Join Artistic Director Rebecca Goodheart and actors from Elm Shakespeare Company on a romping linguistic adventure! Discover the clues embedded in Shakespeare’s poetry that make come alive. Why did he write they way did? How do actors use the sound, rhythms, patterns to bring it to life? Using performance and wit, Goodheart will share her 30 years of experience as a master text teacher and director of Elm’s Shakespeare in the Park to unlock the words and nuance of Shakespeare’s poetry, while giving a sneak peak of this year’s 30th anniversary Bollywood themed production of A Midsummer Night’s Dream!
About Rebecca Goodheart:
Rebecca Goodheart is celebrating her 10th season as Producing Artistic Director of Elm Shakespeare Company, where she has directed Richard III, Love’s Labor’s Lost, Comedy of Errors, and The Tempest, as well as performing Women of Will.
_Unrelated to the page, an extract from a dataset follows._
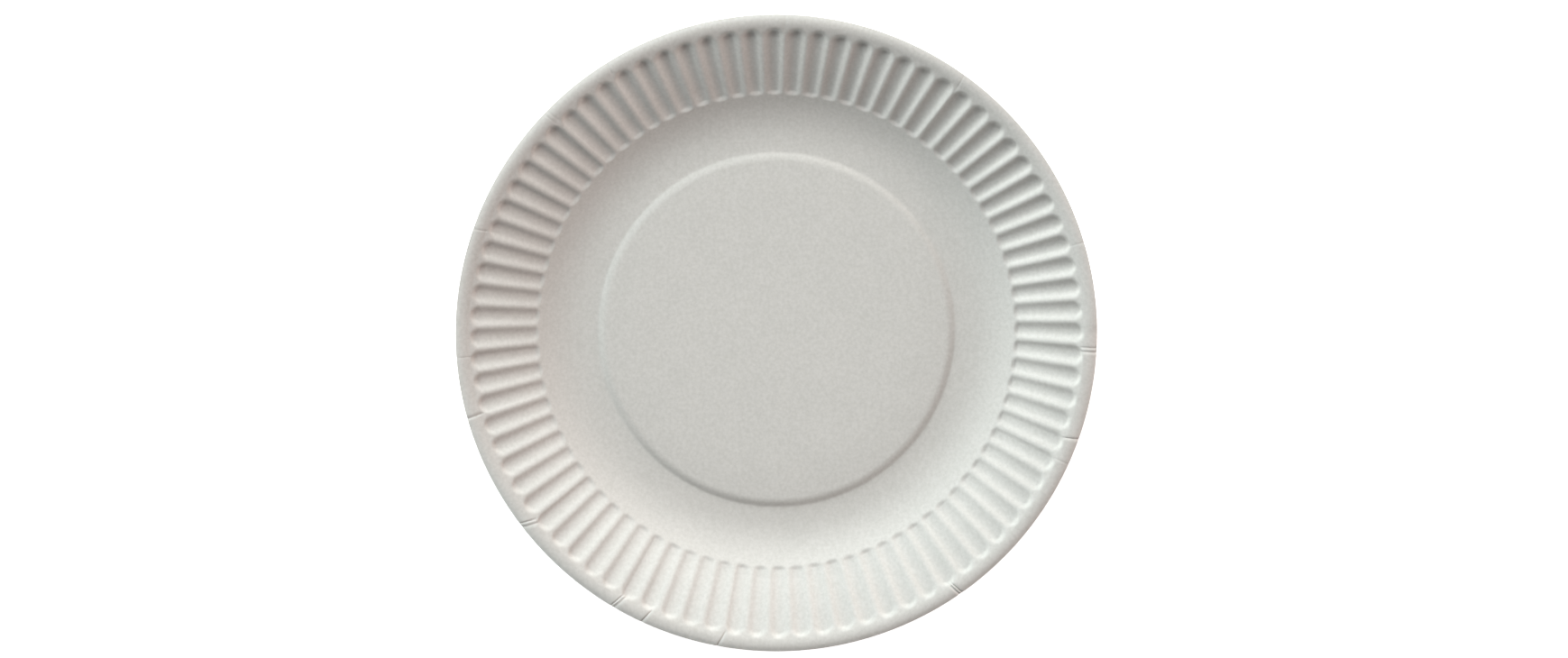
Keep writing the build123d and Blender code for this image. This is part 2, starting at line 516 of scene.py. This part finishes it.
TABLE_SIDE = 20.0  # from the middle to each side
TABLE_GLOW = 0.8
table_mesh = bpy.data.meshes.new("light_table")
corners = [(x * TABLE_SIDE, y * TABLE_SIDE, 0.0) for x, y in ((-1, -1), (1, -1), (1, 1), (-1, 1))]
table_mesh.from_pydata(corners, [], [(0, 1, 2, 3)])
table = bpy.data.objects.new("light_table", table_mesh)
bpy.context.collection.objects.link(table)
opal = bpy.data.materials.new("opal_table")
opal.use_nodes = True
opal_shader = opal.node_tree.nodes["Principled BSDF"]
opal_shader.inputs["Base Color"].default_value = from_hex("#F5F5F4")
opal_shader.inputs["Roughness"].default_value = 0.9
opal_shader.inputs["Specular IOR Level"].default_value = 0.0
opal_shader.inputs["Emission Color"].default_value = (1, 1, 1, 1)
opal_shader.inputs["Emission Strength"].default_value = TABLE_GLOW
table_mesh.materials.append(opal)

STUDIO_GLOW = 0.05
world = bpy.data.worlds.new("studio")
bpy.context.scene.world = world
world.use_nodes = True
studio_walls = world.node_tree.nodes["Background"]
studio_walls.inputs["Color"].default_value = (1.0, 0.6, 0.7, 1)
studio_walls.inputs["Strength"].default_value = STUDIO_GLOW


def soft_light(name, azimuth, elevation, distance, side, power, colour):
    """A square soft light, aimed at the plate from a compass angle (+Y is 90) and a height angle."""
    light = bpy.data.lights.new(name, "AREA")
    light.shape = "SQUARE"
    light.size = side
    light.energy = power
    light.color = colour
    lamp = bpy.data.objects.new(name, light)
    bpy.context.collection.objects.link(lamp)
    across = distance * cos(radians(elevation))
    place = Vector(
        (across * cos(radians(azimuth)), across * sin(radians(azimuth)), distance * sin(radians(elevation)))
    )
    lamp.location = place
    lamp.rotation_euler = (-place).to_track_quat("-Z", "Y").to_euler()
    return lamp


soft_light("window_light", 118, 27, 2.0, 1.45, 65.5, (0.922, 0.99, 0.995))
soft_light("side_light", 15, 20, 2.0, 1.2, 28.2, (1.0, 0.868, 0.822))
soft_light("low_light", 222, 16, 2.0, 1.0, 13.4, (0.895, 0.99, 0.99))

CAMERA_LEAN = radians(6.5)
CAMERA_ROLL = radians(-0.52)
CAMERA_DISTANCE = 1.57
LENS_MM = 100.0
SENSOR_MM = 36.0
aim = Vector((0.0027, 0.0014, 0.009))
lens = bpy.data.cameras.new("camera")
lens.lens = LENS_MM
lens.sensor_width = SENSOR_MM
camera = bpy.data.objects.new("camera", lens)
bpy.context.collection.objects.link(camera)
bpy.context.scene.camera = camera
camera.location = aim + CAMERA_DISTANCE * Vector((0, sin(CAMERA_LEAN), cos(CAMERA_LEAN)))
camera.rotation_euler = (Quaternion((1, 0, 0), -CAMERA_LEAN) @ Quaternion((0, 0, 1), CAMERA_ROLL)).to_euler()
bpy.context.scene.view_settings.view_transform = "Standard"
She has been a director, actor, and teacher specializing in Shakespeare and Voice for 30 years, who has directed over 30 professional and 50 educational productions, working with a dozen Shakespeare theaters around the world, including tenures as Director of Training at San Francisco Shakespeare Festival, Producing Artistic Director for Maryland Shakespeare Festival (an equity theater she founded in 1999), Artistic Director of the Metawhateverphor Theater in NYC, and Director of Education for Baltimore Shakespeare Festival. She is a designated Linklater Voice and classical text teacher serving on the faculties of Shakespeare & Co., Southern CT State University, and the Hartt School of Theatre. Rebecca serves as the Vice President of Shakespeare Theatre Association and is a fellow at Yale’s Hopper College, along with being a proud member of V.A.S.T.A., Society of Stage Directors and Choreographers (SSDC) , and Actor’s Equity Association. She holds a BFA from NYU/Stella Adler Conservatory, a Master of Letters in Shakespeare & Renaissance Literature, and an MFA in Directing (both from the American Shakespeare Center/Mary Baldwin College). Rebecca is a published scholar known for her research into physicalizing Shakespeare’s wit and rhetoric onstage, and is extremely excited to have her first book, Shakespeare’s World: Seeing the plays through Elizabethan Eyes, which she co-Authored with Josh Lubarr and Dennis Krausnick, being published in early 2026 by Bloomsbury.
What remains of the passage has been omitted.